Start
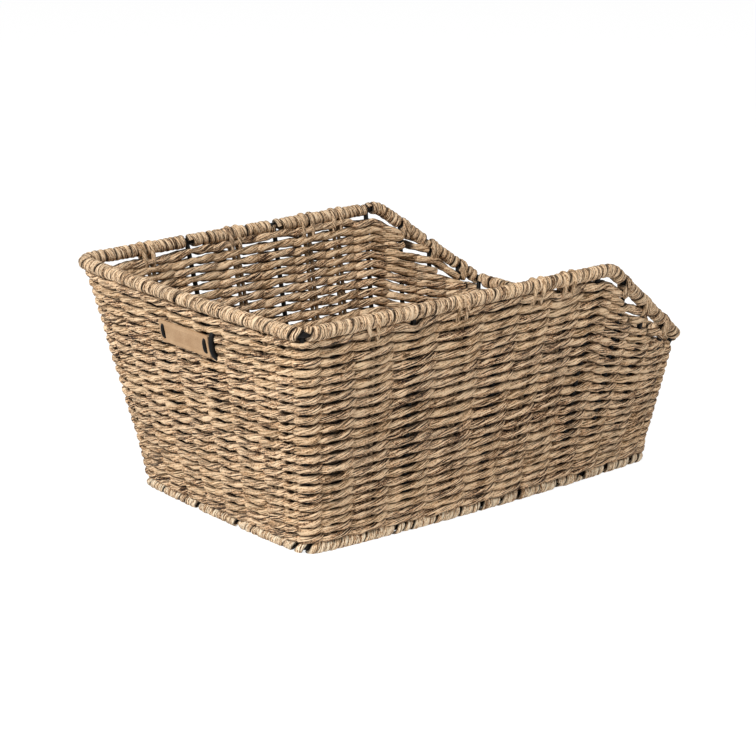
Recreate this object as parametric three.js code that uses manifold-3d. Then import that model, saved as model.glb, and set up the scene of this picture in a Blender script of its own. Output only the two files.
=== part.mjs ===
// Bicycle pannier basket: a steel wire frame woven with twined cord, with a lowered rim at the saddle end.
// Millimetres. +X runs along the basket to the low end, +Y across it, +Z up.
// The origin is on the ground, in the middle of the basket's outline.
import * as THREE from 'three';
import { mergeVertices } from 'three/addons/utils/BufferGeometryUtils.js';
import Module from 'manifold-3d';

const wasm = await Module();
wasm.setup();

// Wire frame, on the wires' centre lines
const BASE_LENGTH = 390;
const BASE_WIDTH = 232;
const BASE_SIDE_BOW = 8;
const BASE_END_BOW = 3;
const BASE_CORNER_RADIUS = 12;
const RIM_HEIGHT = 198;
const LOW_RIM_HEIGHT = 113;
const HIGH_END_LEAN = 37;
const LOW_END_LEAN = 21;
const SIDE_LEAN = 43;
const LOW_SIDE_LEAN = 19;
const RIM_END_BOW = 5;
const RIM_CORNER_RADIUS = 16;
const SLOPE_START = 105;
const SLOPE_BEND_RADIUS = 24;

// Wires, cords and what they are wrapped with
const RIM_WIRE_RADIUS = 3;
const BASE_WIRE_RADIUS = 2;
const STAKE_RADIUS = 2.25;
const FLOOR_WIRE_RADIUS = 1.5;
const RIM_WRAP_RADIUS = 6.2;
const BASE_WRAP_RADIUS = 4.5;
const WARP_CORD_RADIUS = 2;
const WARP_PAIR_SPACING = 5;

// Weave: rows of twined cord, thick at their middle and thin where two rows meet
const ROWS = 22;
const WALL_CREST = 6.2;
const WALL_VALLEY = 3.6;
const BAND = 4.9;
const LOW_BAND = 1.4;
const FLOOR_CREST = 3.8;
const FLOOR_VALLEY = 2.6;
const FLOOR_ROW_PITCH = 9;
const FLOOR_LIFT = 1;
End
Goal:
Write the material out exactly, with nothing left out.

Correct result:
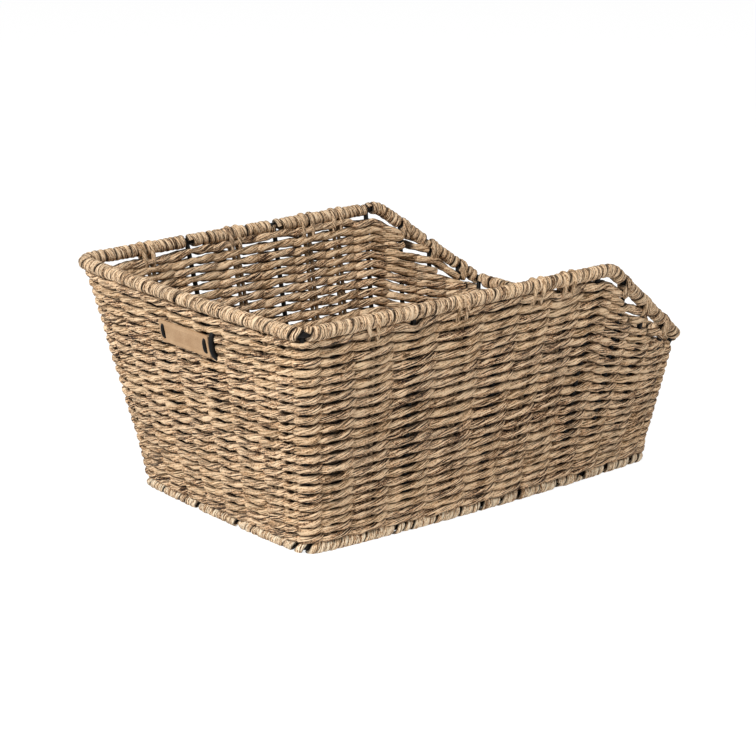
Recreate this object as parametric three.js code that uses manifold-3d. Then import that model, saved as model.glb, and set up the scene of this picture in a Blender script of its own. Output only the two files.
=== part.mjs ===
// Bicycle pannier basket: a steel wire frame woven with twined cord, with a lowered rim at the saddle end.
// Millimetres. +X runs along the basket to the low end, +Y across it, +Z up.
// The origin is on the ground, in the middle of the basket's outline.
import * as THREE from 'three';
import { mergeVertices } from 'three/addons/utils/BufferGeometryUtils.js';
import Module from 'manifold-3d';

const wasm = await Module();
wasm.setup();

// Wire frame, on the wires' centre lines
const BASE_LENGTH = 390;
const BASE_WIDTH = 232;
const BASE_SIDE_BOW = 8;
const BASE_END_BOW = 3;
const BASE_CORNER_RADIUS = 12;
const RIM_HEIGHT = 198;
const LOW_RIM_HEIGHT = 113;
const HIGH_END_LEAN = 37;
const LOW_END_LEAN = 21;
const SIDE_LEAN = 43;
const LOW_SIDE_LEAN = 19;
const RIM_END_BOW = 5;
const RIM_CORNER_RADIUS = 16;
const SLOPE_START = 105;
const SLOPE_BEND_RADIUS = 24;

// Wires, cords and what they are wrapped with
const RIM_WIRE_RADIUS = 3;
const BASE_WIRE_RADIUS = 2;
const STAKE_RADIUS = 2.25;
const FLOOR_WIRE_RADIUS = 1.5;
const RIM_WRAP_RADIUS = 6.2;
const BASE_WRAP_RADIUS = 4.5;
const WARP_CORD_RADIUS = 2;
const WARP_PAIR_SPACING = 5;

// Weave: rows of twined cord, thick at their middle and thin where two rows meet
const ROWS = 22;
const WALL_CREST = 6.2;
const WALL_VALLEY = 3.6;
const BAND = 4.9;
const LOW_BAND = 1.4;
const FLOOR_CREST = 3.8;
const FLOOR_VALLEY = 2.6;
const FLOOR_ROW_PITCH = 9;
const FLOOR_LIFT = 1;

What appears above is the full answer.